Clinton urges new taxes, mandates on oil, gas firms

June 5, 2006
US Sen. Hillary R. Clinton (D-NY) has called for creation of a strategic energy fund, bankrolled by additional taxes on major oil company profits, to stimulate research and investment in technologies and to cut US oil imports in half by 2025.

US Sen. Hillary R. Clinton (D-NY) has called for creation of a strategic energy fund, bankrolled by additional taxes on major oil company profits, to stimulate research and investment in clean technologies and to cut US oil imports in half by 2025.

“We need a serious commitment from government to prioritize advanced energy and a commitment from our oil companies to reinvest their unanticipated profits into our shared energy future,” she said May 23 at the National Press Club.

Noting that the top six oil companies had $113 billion of combined profits in 2005, “more than the annual income of 170 countries,” Clinton said, “I want oil companies to be part of the solution.”

When ExxonMobil Corp. Chief Executive Lee R. Raymond was asked how much the company had invested in alternative energy over the last decade after the company reported record earnings last year, she said, “His reply was, and I quote, ‘a negligible amount.’ Well, that’s inexcusable. You know, the oil industry is making $300 million/day, not because they planned on it but because of escalating world demand and therefore increasing prices for this commodity that they didn’t create in the first place.

“I think it’s time that we made sure they put a fair share of their profits toward a sound energy future.”

Clinton said a new tax could be determined by averaging the majors’ profits during 2000-04 and adding 10%. “Then you get to a point where those profits for just 2 years would be invested in the strategic energy fund,” she said.

The companies would have the option of not paying into the fund if they invested in biofuels, solar, wind, and other renewable energy forms or in new, cleaner refining capacity.
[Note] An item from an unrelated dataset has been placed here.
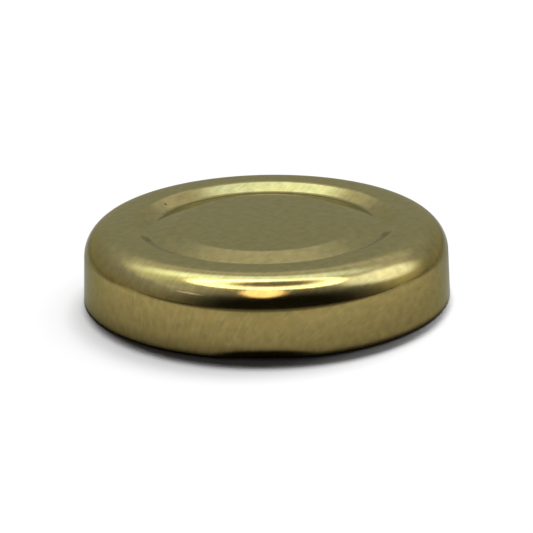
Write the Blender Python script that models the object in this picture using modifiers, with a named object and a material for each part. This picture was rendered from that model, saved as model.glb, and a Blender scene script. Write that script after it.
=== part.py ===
"""A twist off (lug) jar lid: one drawn tinplate shell, and the plastisol ring that seals it to the jar.

Metres, +Z up. The lid stands on its rolled lower edge, and the origin is on its axis at the surface below it.
One lug faces -Y, and the others follow at equal angles.
"""

from math import atan2, ceil, cos, hypot, pi, radians, sin, tan

import bmesh
import bpy
from mathutils import Matrix, Vector

# The sheet and the whole lid
DIAMETER = 0.0464
HEIGHT = 0.0095
SHEET = 0.0002

# The top, from the shoulder inwards. A width runs between the places where the outer face would turn if its
# corners were sharp, and a depth is measured down from the raised ring.
SHOULDER_FILLET = 0.0039
RING_WIDTH = 0.0061
STEP_FILLET = 0.0012
STEP_WIDTH = 0.002
TROUGH_FILLET = 0.0012
TROUGH_DEPTH = 0.00105
SLOPE_WIDTH = 0.0034
BUTTON_FILLET = 0.002
BUTTON_DEPTH = 0.0003

# The skirt leans outwards as it goes down, and its edge is rolled inwards into a bead. The bead turns under at its
# edge height, stands on its foot, and ends at its mouth, which is measured inwards as the foot is.
SKIRT_LEAN = radians(3.2)
CURL_WIDTH = 0.0015
CURL_HEIGHT = 0.0018
CURL_EDGE_HEIGHT = 0.0002
CURL_EDGE_FILLET = 0.00025
CURL_FOOT = 0.0009
CURL_FOOT_FILLET = 0.0005
CURL_INNER_FILLET = 0.00045
CURL_MOUTH = 0.00065

# The lugs, each a stretch of the bead that is pressed in from outside and drawn out inwards into a tongue
LUGS = 3
LUG_ARC = radians(33)
LUG_FULL_ARC = radians(5)
LUG_DEPTH = 0.00045
LUG_REACH = 0.0021
LUG_TONGUE = 0.0015
LUG_RISE = 0.0001

# The sealing ring, flowed into the channel under the raised ring. Its margin is what it leaves free beside the
# step, and its lip is the slope from its inner edge to its seat.
GASKET_THICKNESS = 0.001
GASKET_MARGIN = 0.0008
GASKET_LIP = 0.0005
GASKET_SEAT_WIDTH = 0.0022
GASKET_WRAP = radians(58)
BOND_GAP = 0.0001

# How finely round shapes are divided
TURN_STEPS = 72
FILLET_STEP = radians(11)
CURL_STEP = radians(30)
SKIRT_ROWS = 3

GOLD_LACQUER = (0.30, 0.235, 0.075, 1.0)
PLASTISOL = (0.72, 0.70, 0.62, 1.0)

OUTER_RADIUS = DIAMETER / 2
CURL_MIDDLE = CURL_HEIGHT / 2
SHOULDER_CORNER_RADIUS = OUTER_RADIUS - (HEIGHT - CURL_EDGE_HEIGHT) * tan(SKIRT_LEAN)
STEP_RADIUS = SHOULDER_CORNER_RADIUS - RING_WIDTH
TROUGH_RADIUS = STEP_RADIUS - STEP_WIDTH
BUTTON_RADIUS = TROUGH_RADIUS - SLOPE_WIDTH
GASKET_INNER_RADIUS = STEP_RADIUS + GASKET_MARGIN
GASKET_SEAT_INNER_RADIUS = GASKET_INNER_RADIUS + GASKET_LIP
GASKET_SEAT_OUTER_RADIUS = GASKET_SEAT_INNER_RADIUS + GASKET_SEAT_WIDTH
SHOULDER_TURN = pi / 2 - SKIRT_LEAN
SHOULDER_CENTRE_RADIUS = SHOULDER_CORNER_RADIUS - SHOULDER_FILLET * tan(SHOULDER_TURN / 2)
SHOULDER_CENTRE_HEIGHT = HEIGHT - SHOULDER_FILLET


def clear_scene():
    for obj in list(bpy.data.objects):
        bpy.data.objects.remove(obj, do_unlink=True)


def material(name, colour, metallic, roughness):
    made = bpy.data.materials.new(name)
    made.use_nodes = True
    shader = made.node_tree.nodes["Principled BSDF"]
    shader.inputs["Base Color"].default_value = colour
    shader.inputs["Metallic"].default_value = metallic
    shader.inputs["Roughness"].default_value = roughness
    return made


def add_object(name, mesh, collection, finish=None):
    obj = bpy.data.objects.new(name, mesh)
    collection.objects.link(obj)
    if finish:
        mesh.materials.append(finish)
    return obj


def profile_mesh(name, points, closed):
    """A chain of edges in the XZ plane through (radius, height) points."""
    shape = bmesh.new()
    corners = [shape.verts.new((radius, 0, height)) for radius, height in points]
    for start, end in zip(corners, corners[1:]):
        shape.edges.new((start, end))
    if closed:
        shape.edges.new((corners[-1], corners[0]))
    mesh = bpy.data.meshes.new(name)
    shape.to_mesh(mesh)
    shape.free()
    return mesh


def turn(obj):
    """Turns the object's profile about Z."""
    screw = obj.modifiers.new("turn", "SCREW")
    screw.axis = "Z"
    screw.angle = 2 * pi
    screw.steps = screw.render_steps = TURN_STEPS
    screw.use_merge_vertices = True
    screw.merge_threshold = 0.000001
    screw.use_smooth_shade = True


def rounded(corners, arc_step):
    """The outline through (radius, height, fillet) corners, each rounded by an arc tangent to its sides."""
    outline = [Vector(corners[0][:2])]
    for before, corner, after in zip(corners, corners[1:], corners[2:]):
        here = Vector(corner[:2])
        back = (Vector(before[:2]) - here).normalized()
        onward = (Vector(after[:2]) - here).normalized()
        half = back.angle(onward) / 2
        centre = here + (back + onward).normalized() * corner[2] / sin(half)
        start = here + back * corner[2] / tan(half) - centre
        end = here + onward * corner[2] / tan(half) - centre
        angle = -start.angle_signed(end)
        steps = max(2, ceil(abs(angle) / arc_step))
        outline += [centre + Matrix.Rotation(angle * step / steps, 2) @ start for step in range(steps + 1)]
    return outline + [Vector(corners[-1][:2])]


def top_outline():
    """The outer face from the centre of the button to the foot of the shoulder."""
    corners = [
        (0, HEIGHT - BUTTON_DEPTH, 0),
        (BUTTON_RADIUS, HEIGHT - BUTTON_DEPTH, BUTTON_FILLET),
        (TROUGH_RADIUS, HEIGHT - TROUGH_DEPTH, TROUGH_FILLET),
        (STEP_RADIUS, HEIGHT, STEP_FILLET),
        (SHOULDER_CORNER_RADIUS, HEIGHT, SHOULDER_FILLET),
        (OUTER_RADIUS, CURL_EDGE_HEIGHT, 0),
    ]
    return rounded(corners, FILLET_STEP)[:-1]


def skirt_outline():
    """The part of the skirt that the lugs bend, in rows from their reach down to the middle of the bead."""
    heights = [LUG_REACH + (CURL_MIDDLE - LUG_REACH) * row / SKIRT_ROWS for row in range(SKIRT_ROWS + 1)]
    return [Vector((OUTER_RADIUS - (z - CURL_EDGE_HEIGHT) * tan(SKIRT_LEAN), z)) for z in heights]


def curl_outline():
    """The bead below the skirt: it turns under, and rolls back up inside to its mouth."""
    inner_radius = OUTER_RADIUS - CURL_WIDTH
    corners = [
        (*skirt_outline()[-1], 0),
        (OUTER_RADIUS, CURL_EDGE_HEIGHT, CURL_EDGE_FILLET),
        (OUTER_RADIUS - CURL_FOOT, 0, CURL_FOOT_FILLET),
        (inner_radius, 0, CURL_INNER_FILLET),
        (inner_radius, CURL_HEIGHT, CURL_INNER_FILLET),
        (OUTER_RADIUS - CURL_MOUTH, CURL_HEIGHT, 0),
    ]
    return rounded(corners, CURL_STEP)[1:]


def smooth_ramp(share):
    share = min(max(share, 0.0), 1.0)
    return share * share * (3 - 2 * share)


def lug_share(angle):
    """1 over the middle of a lug, 0 between the lugs, for an angle about Z."""
    spacing = 2 * pi / LUGS
    off = abs((angle + pi / 2 + spacing / 2) % spacing - spacing / 2)
    return smooth_ramp((LUG_ARC / 2 - off) / (LUG_ARC / 2 - LUG_FULL_ARC / 2))


def press_lugs(mesh):
    """Pushes the outer face and the foot of the bead in at each lug, and draws its inner side out into a tongue."""
    for vertex in mesh.vertices:
        x, y, z = vertex.co
        if z < LUG_REACH:
            radius = hypot(x, y)
            lug = lug_share(atan2(y, x))
            below = 1 - z / LUG_REACH
            across = (OUTER_RADIUS - radius) / CURL_WIDTH
            inwards = 1 - lug * (LUG_DEPTH * below**3 + LUG_TONGUE * across**2) / radius
            vertex.co = (x * inwards, y * inwards, z + lug * LUG_RISE * below)


def make_shell(collection, guides):
    """The drawn sheet: its outer face is turned and pressed, then given its thickness inwards."""
    outline = top_outline() + skirt_outline() + curl_outline()
    guide = add_object("shell_profile", profile_mesh("shell_profile", outline, False), guides)
    guide.hide_render = True
    guide.display_type = "WIRE"
    turn(guide)
    turned = guide.evaluated_get(bpy.context.evaluated_depsgraph_get())
    face = bpy.data.meshes.new_from_object(turned)
    face.name = "lid_shell"
    press_lugs(face)
    shell = add_object("lid_shell", face, collection, material("gold_lacquer", GOLD_LACQUER, 1.0, 0.28))
    thicken = shell.modifiers.new("sheet", "SOLIDIFY")
    thicken.thickness = SHEET
    thicken.offset = -1
    thicken.use_even_offset = True
    face.shade_smooth()
    return shell


def gasket_outline():
    """The ring's section: its back follows the channel and the shoulder, and its seat is flat."""
    back = HEIGHT - SHEET - BOND_GAP
    seat = HEIGHT - SHEET - GASKET_THICKNESS
    wrap_radius = SHOULDER_FILLET - SHEET - BOND_GAP
    steps = ceil(GASKET_WRAP / FILLET_STEP)
    centre = Vector((SHOULDER_CENTRE_RADIUS, SHOULDER_CENTRE_HEIGHT))
    angles = [GASKET_WRAP * step / steps for step in range(steps + 1)]
    return [
        (GASKET_INNER_RADIUS, back),
        *[centre + wrap_radius * Vector((sin(a), cos(a))) for a in angles],
        (GASKET_SEAT_OUTER_RADIUS, seat),
        (GASKET_SEAT_INNER_RADIUS, seat),
    ]


def make_gasket(collection):
    ring = add_object(
        "sealing_gasket",
        profile_mesh("sealing_gasket", gasket_outline(), True),
        collection,
        material("plastisol", PLASTISOL, 0.0, 0.5),
    )
    turn(ring)
    return ring


def main():
    clear_scene()
    lid = bpy.data.collections.new("twist_off_jar_lid")
    guides = bpy.data.collections.new("guides")
    for collection in (lid, guides):
        bpy.context.scene.collection.children.link(collection)
    make_shell(lid, guides)
    make_gasket(lid)


main()
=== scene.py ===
"""Looks for a gold-lacquered twist off jar lid: the drawn shell, its sealing ring and a white studio."""
from math import atan2, ceil, cos, hypot, pi, radians, sin, tan

import bpy
from mathutils import Euler, Matrix, Quaternion, Vector


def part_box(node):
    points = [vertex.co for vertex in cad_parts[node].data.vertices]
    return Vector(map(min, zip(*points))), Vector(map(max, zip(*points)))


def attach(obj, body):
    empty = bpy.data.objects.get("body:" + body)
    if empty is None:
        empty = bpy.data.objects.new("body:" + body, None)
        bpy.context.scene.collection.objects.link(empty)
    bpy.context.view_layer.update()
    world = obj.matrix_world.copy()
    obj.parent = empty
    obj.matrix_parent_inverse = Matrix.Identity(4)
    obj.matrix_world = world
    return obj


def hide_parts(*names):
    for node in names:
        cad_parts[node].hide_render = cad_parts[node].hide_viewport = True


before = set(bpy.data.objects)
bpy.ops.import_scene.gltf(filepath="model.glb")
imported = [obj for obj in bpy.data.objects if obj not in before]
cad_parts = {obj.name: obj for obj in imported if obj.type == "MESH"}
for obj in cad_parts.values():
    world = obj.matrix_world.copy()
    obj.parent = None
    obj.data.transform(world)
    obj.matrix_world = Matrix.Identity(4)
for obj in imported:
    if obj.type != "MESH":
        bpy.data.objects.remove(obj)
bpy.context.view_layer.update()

# Sizes of the shell: the first two from the frame, and the others as in the part's source. Widths run inwards
# from the shoulder, and depths are below the raised ring.
OUTER_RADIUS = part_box("lid_shell")[1].x
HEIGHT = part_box("lid_shell")[1].z
SHEET = 0.0002
SHOULDER_FILLET = 0.0039
RING_WIDTH = 0.0061
STEP_FILLET = 0.0012
STEP_WIDTH = 0.002
TROUGH_FILLET = 0.0012
TROUGH_DEPTH = 0.00105
SLOPE_WIDTH = 0.0034
BUTTON_FILLET = 0.002
BUTTON_DEPTH = 0.0003
SKIRT_LEAN = radians(3.2)
CURL_WIDTH = 0.0015
CURL_HEIGHT = 0.0018
CURL_EDGE_HEIGHT = 0.0002
CURL_EDGE_FILLET = 0.00025
CURL_FOOT = 0.0009
CURL_FOOT_FILLET = 0.0005
CURL_INNER_FILLET = 0.00045
CURL_MOUTH = 0.00065
LUGS = 3
LUG_ARC = radians(33)
LUG_FULL_ARC = radians(5)
LUG_DEPTH = 0.00045
LUG_REACH = 0.0021
LUG_TONGUE = 0.0015
LUG_RISE = 0.0001

# Sizes of the sealing ring, whose edges are rounded here alone
GASKET_THICKNESS = 0.001
GASKET_MARGIN = 0.0008
GASKET_LIP = 0.0005
GASKET_SEAT_WIDTH = 0.0022
GASKET_WRAP = radians(58)
GASKET_EDGE = 0.00018
GASKET_EDGE_STEPS = 4
BOND_GAP = 0.0001

# How finely the visible surfaces are divided
TURN_STEPS = 288
FILLET_STEP = radians(3)
CURL_STEP = radians(8)
SKIRT_ROWS = 12
BUTTON_ROWS = 10

# The direction in which the tinplate was rolled, as an angle from +X on the flat blank
GRAIN_ANGLE = radians(50)

SHOULDER_CORNER_RADIUS = OUTER_RADIUS - (HEIGHT - CURL_EDGE_HEIGHT) * tan(SKIRT_LEAN)
STEP_RADIUS = SHOULDER_CORNER_RADIUS - RING_WIDTH
TROUGH_RADIUS = STEP_RADIUS - STEP_WIDTH
BUTTON_RADIUS = TROUGH_RADIUS - SLOPE_WIDTH
SHOULDER_TURN = pi / 2 - SKIRT_LEAN
SHOULDER_CENTRE_RADIUS = SHOULDER_CORNER_RADIUS - SHOULDER_FILLET * tan(SHOULDER_TURN / 2)
SHOULDER_CENTRE_HEIGHT = HEIGHT - SHOULDER_FILLET


# Shader nodes

def fill(tree, socket, value):
    """Gives a node's input a value, or links another node's output to it."""
    if isinstance(value, bpy.types.NodeSocket):
        tree.links.new(value, socket)
    else:
        socket.default_value = value


def add_node(tree, kind, inputs=None, **settings):
    """A shader node. settings are its properties, and inputs has a value or an output for each socket."""
    made = tree.nodes.new(kind)
    for name, value in settings.items():
        setattr(made, name, value)
    for socket, value in (inputs or {}).items():
        fill(tree, made.inputs[socket], value)
    return made


def calculate(tree, operation, *values):
    return add_node(tree, "ShaderNodeMath", dict(enumerate(values)), operation=operation).outputs[0]


def vector_calculate(tree, operation, *values, output="Vector"):
    made = add_node(tree, "ShaderNodeVectorMath", dict(enumerate(values)), operation=operation)
    return made.outputs[output]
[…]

Clinton also called for repeal of tax breaks “that even the oil companies have told us they don’t need” and add that money to the fund. “With price, profits, and with these tax breaks in the fund, you could raise about $50 billion, more than enough to begin the energy revolution that we need,” she said.

More tax reforms

She said some of the money could go toward changing the federal tax code from what she said was a disincentive to an incentive to invest in clean fuels and diversified energy sources.

“We give large tax breaks for oil exploration far from our shores and limited tax breaks for installing biofuel pumps at America’s gas stations. We give consumers better tax breaks for buying Humvees than for purchasing hybrids and using clean energy,” Clinton maintained.

She called for comprehensive legislation to overhaul energy taxes to “signal the market we’re in this for the long run” by extending the production tax credit for 10 years; doubling consumer tax breaks for hybrids, clean diesel and other advanced vehicles; and creating a new tax incentive for fleet owners to buy more efficient vehicles.

Such an energy tax overhaul also could speed development of ethanol from cellulose by providing loan guarantees for the first billion gallons of commercial production capacity, by providing gasoline retailers with a 50% tax credit for the cost of installing ethanol pumps, and by extending and increasing tax incentives for homeowners and businesses who make their buildings and dwellings more energy-efficient.

“I think we’ve got to take action on this pump issue or we’re just spinning our wheels, so to speak. I propose that we have ethanol pumps at 50% of gas stations nationwide by 2015 and 100% by 2025,” Clinton said. “We should start by requiring the big oil companies to install ethanol pumps at all the stations they own. We should also provide a tax incentive to the independents and other owners to do so over the next 10 years, and then a mandate to get it done immediately.”

A bigger SPR

Clinton also endorsed an idea that she said Sen. Richard G. Lugar (R-Ind.) has promoted. “We need a new commitment to a strategic petroleum reserve. Specifically, we should increase it to hold 90 days of supply,” she said.

“We also should use mandates and incentives to ensure that distributors hold similar stocks of gasoline, heating oil, jet fuel, and other refined products. We should update the process of releasing oil from the reserve to make it transparent and responsive to short-term market swings,” Clinton said.

The US should also work with other countries to build strategic petroleum reserves in China, India, and elsewhere, she suggested. “This should be the first step of a major effort, as Sen. Lugar has proposed, to develop strategic partnerships with those countries to work cooperatively on clean coal, climate change, and other energy issues we cannot solve in isolation,” Clinton said.

Soon after she spoke, the Senate Foreign Relations Committee approved S. 1950, Lugar’s bill that would establish a cooperative energy program with India.